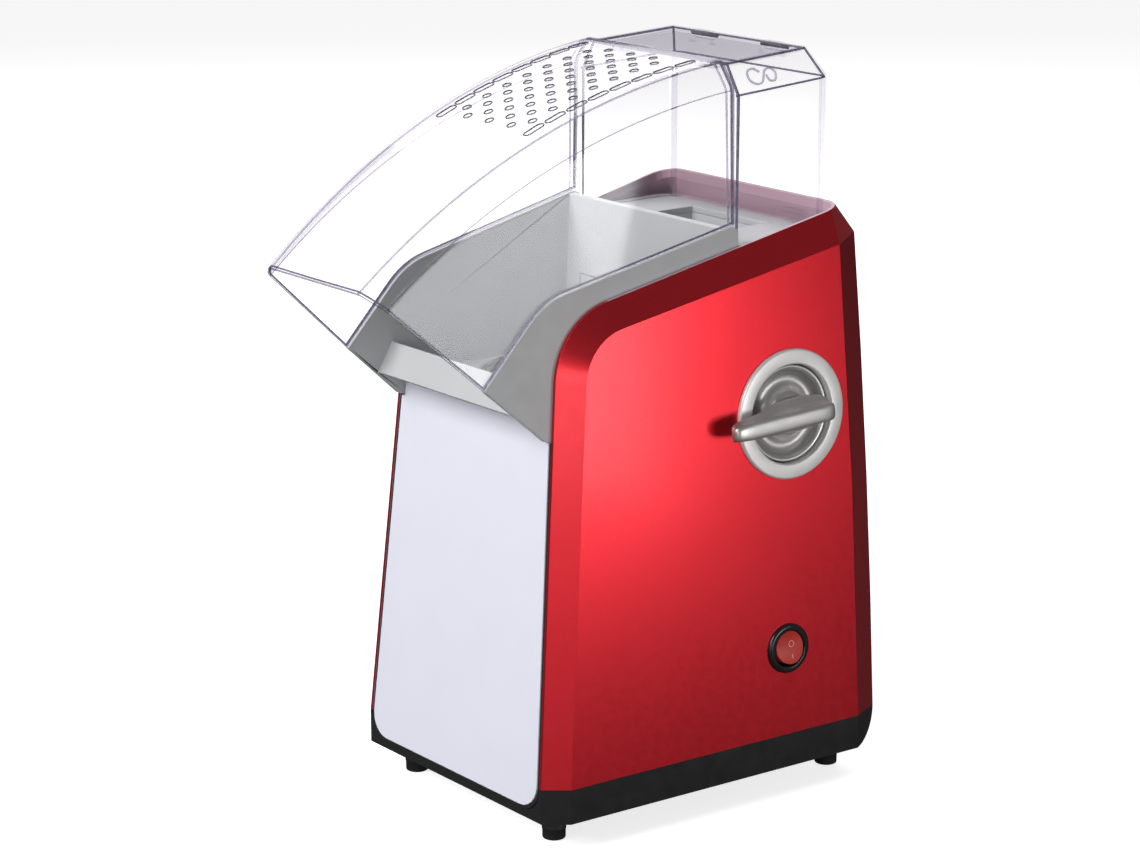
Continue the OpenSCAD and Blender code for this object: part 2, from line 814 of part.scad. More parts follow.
// Pot with swirl slots round its lower wall and a flange that rests on the heater tube
module popping_chamber() {
    color([0.8, 0.8, 0.82])
    difference() {
        at_pot(0)
            rotate_extrude($fn = 96)
                polygon([[6, pot_floor], [pot_r - 4, pot_floor], [pot_out, pot_floor + 4],
                    [pot_out, flange_z], [heater_r, flange_z], [heater_r, flange_z + 1.5],
                    [pot_out, flange_z + 1.5], [pot_out, pot_top], [pot_r, pot_top],
                    [pot_r, pot_floor + 5], [pot_r - 4.6, pot_floor + pot_wall],
                    [6, pot_floor + pot_wall]]);
        for (a = [-75:30:255])
            at_pot(pot_floor + 7) rotate([0, 0, a]) translate([pot_r - 2, -1.2, 0]) cube([8, 2.4, 8]);
        drop_form(0);
    }
}

module chamber_seal() {
    color([0.6, 0.12, 0.1])
    at_pot(flange_z + 1.5)
        difference() {
            cylinder(h = 4.2, r = pot_out + 4);
            translate([0, 0, -1]) cylinder(h = 6, r = pot_out + 0.1);
        }
}

heater_r = 47;
heater_z = 78;

module heater_tube() {
    color([0.75, 0.76, 0.78])
    difference() {
        at_pot(heater_z)
            difference() {
                cylinder(h = flange_z - heater_z, r = heater_r);
                translate([0, 0, -1]) cylinder(h = far, r = heater_r - 1.2);
            }
        drop_form(1.4);
    }
}

frame_h = 18;

// Two crossed mica cards, each slotted half way to take the other
module heater_frame() {
    color([0.85, 0.8, 0.65])
    at_pot(heater_z + 2)
        for (a = [0, 1]) rotate([0, 0, 90 * a])
            difference() {
                translate([-36, -0.6, 0]) cube([72, 1.2, frame_h]);
                translate([-0.6, -2, a * frame_h / 2 - (1 - a)]) cube([1.2, 4, frame_h / 2 + 1]);
            }
}

module heater_coil() {
    color([0.55, 0.5, 0.45])
    at_pot(heater_z + 2)
        for (z = [4, 9, 14])
            translate([0, 0, z]) rotate_extrude() translate([38, 0]) circle(r = 1.8, $fn = 16);
}

module thermostat() {
    color([0.3, 0.28, 0.27])
    at_pot(pot_floor - 6) cylinder(h = 6, r = 8);
}

module thermal_fuse() {
    color([0.9, 0.9, 0.88])
    at_pot(pot_floor - 2.4) translate([20, -8, 0]) rotate([-90, 0, 0]) cylinder(h = 16, r = 2.2, $fn = 24);
}

plate_z = 50;
fan_z = 57;
fan_r = 36;

module fan() {
    color([0.15, 0.15, 0.16])
    at_pot(fan_z)
        difference() {
            union() {
                cylinder(h = 1.6, r = fan_r);
                cylinder(h = 13, r = 9);
                for (a = [0:30:330])
                    rotate([0, 0, a]) translate([8, -0.7, 0]) rotate([0, 0, 12]) cube([26, 1.4, 12]);
            }
            translate([0, 0, -1]) cylinder(h = 20, r = 2.45);
        }
}

module fan_housing() {
    color([0.12, 0.12, 0.13])
    at_pot(plate_z + 2)
        rotate_extrude()
            polygon([[22, 0], [42, 0], [42, 22], [heater_r + 0.5, 24], [heater_r + 0.5, 26], [40, 26],
                [40, 2], [22, 2]]);
}

module motor_shaft() {
    color([0.8, 0.8, 0.82])
    at_pot(floor_top + 1) cylinder(h = 54, r = 2.45);
}

module motor_rotor() {
    color([0.45, 0.3, 0.2])
    at_pot(27)
        difference() {
            cylinder(h = 16, r = 12);
            translate([0, 0, -1]) cylinder(h = 20, r = 2.45);
        }
}

module motor_magnets() {
    color([0.25, 0.25, 0.27])
    at_pot(27)
        difference() {
            cylinder(h = 16, r = 16.5);
            translate([0, 0, -1]) cylinder(h = 20, r = 13.2);
            for (a = [0, 90]) rotate([0, 0, a]) translate([-20, -2, -1]) cube([40, 4, 20]);
        }
}

module motor_can() {
    color([0.6, 0.61, 0.63])
    at_pot(plate_z - 28)
        difference() {
            cylinder(h = 28, r = 18);
            translate([0, 0, 1.5]) cylinder(h = 25, r = 16.5);
            translate([0, 0, -1]) cylinder(h = 40, r = 5.4);
        }
}

module motor_bushes() {
    color([0.75, 0.55, 0.25])
    for (z = [plate_z - 28, plate_z - 4])
        at_pot(z)
            difference() {
                cylinder(h = 4, r = 5.4);
                translate([0, 0, -1]) cylinder(h = 8, r = 2.5);
            }
}

pillar_x = 44;

module motor_plate() {
    color([0.7, 0.71, 0.73])
    at_pot(plate_z)
        difference() {
            union() {
                cylinder(h = 2, r = 26);
                translate([-pillar_x - 6, -9, 0]) cube([2 * pillar_x + 12, 18, 2]);
            }
            translate([0, 0, -1]) cylinder(h = 4, r = 6);
        }
}

module motor_pillars() {
    color([0.06, 0.06, 0.065])
    for (sx = [-1, 1])
        at_pot(floor_top) translate([sx * pillar_x, 0, 0]) cylinder(h = plate_z - floor_top, r = 4);
}

board_y = 90;

// Circuit board with four diodes, standing on two feet
module rectifier_board() {
    color([0.1, 0.4, 0.2])
    translate([-20, board_y, floor_top]) {
        translate([0, 0, 8]) cube([40, 1.6, 34]);
        for (x = [0, 34]) translate([x, -3, 0]) cube([6, 7.6, 10]);
        for (i = [0:3]) translate([5 + 8 * i, -4, 24]) cube([3, 4.2, 6]);
    }
}

// Two leads from the gland to the switch
lead_r = 1.1;
lead_rise = [44, 71.6];

module inner_leads() {
    color([0.85, 0.85, 0.86])
    for (side = [-1, 1])
        let (a = [2.4 * side, rear_y - 12, lead_rise[0]],
            b = [44.6, switch_at[0] + 4 * side, lead_rise[1]],
            d = b - a)
            translate(a)
                rotate([0, acos(d.z / norm(d)), atan2(d.y, d.x)])
                    cylinder(h = norm(d), r = lead_r);
}

module cord_gland() {
    color([0.05, 0.05, 0.055])
    translate([0, rear_y + 0.8, 44]) rotate([90, 0, 0])
        difference() {
            union() {
                cylinder(h = 0.8, r = 8);
                cylinder(h = 9, r = 6);
                translate([0, 0, 0.8 + wall + gap]) cylinder(h = 2.5, r = 7);
            }
            translate([0, 0, -1]) cylinder(h = 12, r = 3.6);
        }
}

base_tray();
foot_front_left();
foot_front_right();
foot_rear_left();
foot_rear_right();
housing_shell();
front_frame();
front_panel();
chute();
chute_insert();
deck();
front_cover();
hopper_cover();
hopper_clip();
hopper_lid();
lid_pins();
hopper_funnel();
drum_housing();
drop_duct();
dosing_drum();
lever_shaft();
lever_dial();
lever_bar();
lever_ring();
ring_nut();
switch_bezel();
switch_body();
switch_rocker();
rocker_pin();
switch_terminals();
popping_chamber();
chamber_seal();
heater_tube();
heater_frame();
heater_coil();
thermostat();
thermal_fuse();
fan();
fan_housing();
motor_shaft();
motor_rotor();
motor_magnets();
motor_can();
motor_bushes();
motor_plate();
motor_pillars();
rectifier_board();
inner_leads();
cord_gland();
base_screws();
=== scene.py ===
import json
import math

import bmesh
import bpy
from mathutils import Matrix, Vector

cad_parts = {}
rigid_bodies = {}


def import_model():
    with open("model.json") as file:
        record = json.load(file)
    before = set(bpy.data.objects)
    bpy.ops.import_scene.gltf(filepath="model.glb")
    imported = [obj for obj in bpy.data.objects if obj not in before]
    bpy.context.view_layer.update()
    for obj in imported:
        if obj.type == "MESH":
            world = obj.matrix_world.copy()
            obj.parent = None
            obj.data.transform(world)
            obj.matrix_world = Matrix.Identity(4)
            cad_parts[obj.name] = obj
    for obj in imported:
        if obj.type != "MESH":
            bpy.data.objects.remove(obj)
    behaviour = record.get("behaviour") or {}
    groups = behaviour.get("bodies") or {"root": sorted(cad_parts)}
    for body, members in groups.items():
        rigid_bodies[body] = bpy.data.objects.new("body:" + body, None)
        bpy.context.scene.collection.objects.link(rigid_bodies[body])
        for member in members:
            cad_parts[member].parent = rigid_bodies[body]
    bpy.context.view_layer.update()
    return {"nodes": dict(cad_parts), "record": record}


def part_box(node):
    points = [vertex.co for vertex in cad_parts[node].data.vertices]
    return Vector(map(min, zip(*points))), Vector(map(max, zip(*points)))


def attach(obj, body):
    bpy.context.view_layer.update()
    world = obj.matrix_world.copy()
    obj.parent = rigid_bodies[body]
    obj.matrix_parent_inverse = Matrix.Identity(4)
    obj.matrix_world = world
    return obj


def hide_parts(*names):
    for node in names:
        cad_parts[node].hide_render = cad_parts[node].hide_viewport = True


# A hot-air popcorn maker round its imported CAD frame. +X is the lever side, -Y the chute side, +Z up.
# Lengths are millimetres up to bmesh_to_mesh, which makes them metres. Angles are degrees.

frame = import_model()

MM = 0.001

# ---- the body's outline, in millimetres, as the CAD part has it --------------

SEAM_Z = 30.0
FRONT_Y = -58.7
EDGE_HALF = 64.7
SIDE_TAPER = 0.056
SIDE_FLARE = 0.06
BEVEL_X = 7.5
RIM_SET_IN = 1.9
CLEAR_WALL = 2.0
MOUTH_TOP = Vector((33.5, -128.3, 254.1))
MOUTH_MID = Vector((43.9, -122.4, 248.3))
MOUTH_LOW = Vector((0, -78.0, 208.2))
CROWN_TOP = Vector((47.0, 55.2, 334.9))
CROWN_MID = Vector((55.3, 55.2, 323.8))
ARCH_R = 330.0
SEAT_CORNER = (-46.4, 241.7)
SEAT_R = 36.0
SEAT_ANGLES = (46.7, 12.0)
SEAT_REAR_Z = 263.36
SEAT_GAP = 0.3
VENT_ROWS = 8
VENT_START = 0.537
VENT_STEP = 0.0571
DOSE_AT = (75.9, 178.0)
RING_R = 29.4
LEVER_TILT = 3.0
SWITCH_AT = (72.1, 70.4)
BEZEL_R = 11.5
FLIPS = (Vector((1, 1, 1)), Vector((-1, 1, 1)))


def edge_x(y, z):
    """Half the width between the housing's front and top edges."""
    return EDGE_HALF + SIDE_FLARE * (y - FRONT_Y) - SIDE_TAPER * (z - SEAM_Z)


def side_x(y, z):
    """Half the width of the housing's flat sides."""
    return edge_x(y, z) + BEVEL_X


def side_matrix(at, turn=0.0):
    """Frame on the +X side at (y, z): local z points out, -x up and +y to the rear."""
    place = Matrix.Translation((side_x(*at), at[0], at[1]))
    lean = math.pi / 2 - math.atan2(SIDE_TAPER, math.hypot(1, SIDE_FLARE))
    turned = Matrix.Rotation(-math.atan(SIDE_FLARE), 4, "Z") @ Matrix.Rotation(lean, 4, "Y")
    return place @ turned @ Matrix.Rotation(math.radians(turn), 4, "Z")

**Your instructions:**
Repeat, word for word, only the lines from the line holding "motor_can();" through the line holding "# ---- the body's", with both of those lines included.

**The output:**
motor_can();
motor_bushes();
motor_plate();
motor_pillars();
rectifier_board();
inner_leads();
cord_gland();
base_screws();
=== scene.py ===
import json
import math

import bmesh
import bpy
from mathutils import Matrix, Vector

cad_parts = {}
rigid_bodies = {}


def import_model():
    with open("model.json") as file:
        record = json.load(file)
    before = set(bpy.data.objects)
    bpy.ops.import_scene.gltf(filepath="model.glb")
    imported = [obj for obj in bpy.data.objects if obj not in before]
    bpy.context.view_layer.update()
    for obj in imported:
        if obj.type == "MESH":
            world = obj.matrix_world.copy()
            obj.parent = None
            obj.data.transform(world)
            obj.matrix_world = Matrix.Identity(4)
            cad_parts[obj.name] = obj
    for obj in imported:
        if obj.type != "MESH":
            bpy.data.objects.remove(obj)
    behaviour = record.get("behaviour") or {}
    groups = behaviour.get("bodies") or {"root": sorted(cad_parts)}
    for body, members in groups.items():
        rigid_bodies[body] = bpy.data.objects.new("body:" + body, None)
        bpy.context.scene.collection.objects.link(rigid_bodies[body])
        for member in members:
            cad_parts[member].parent = rigid_bodies[body]
    bpy.context.view_layer.update()
    return {"nodes": dict(cad_parts), "record": record}


def part_box(node):
    points = [vertex.co for vertex in cad_parts[node].data.vertices]
    return Vector(map(min, zip(*points))), Vector(map(max, zip(*points)))


def attach(obj, body):
    bpy.context.view_layer.update()
    world = obj.matrix_world.copy()
    obj.parent = rigid_bodies[body]
    obj.matrix_parent_inverse = Matrix.Identity(4)
    obj.matrix_world = world
    return obj


def hide_parts(*names):
    for node in names:
        cad_parts[node].hide_render = cad_parts[node].hide_viewport = True


# A hot-air popcorn maker round its imported CAD frame. +X is the lever side, -Y the chute side, +Z up.
# Lengths are millimetres up to bmesh_to_mesh, which makes them metres. Angles are degrees.

frame = import_model()

MM = 0.001

# ---- the body's outline, in millimetres, as the CAD part has it --------------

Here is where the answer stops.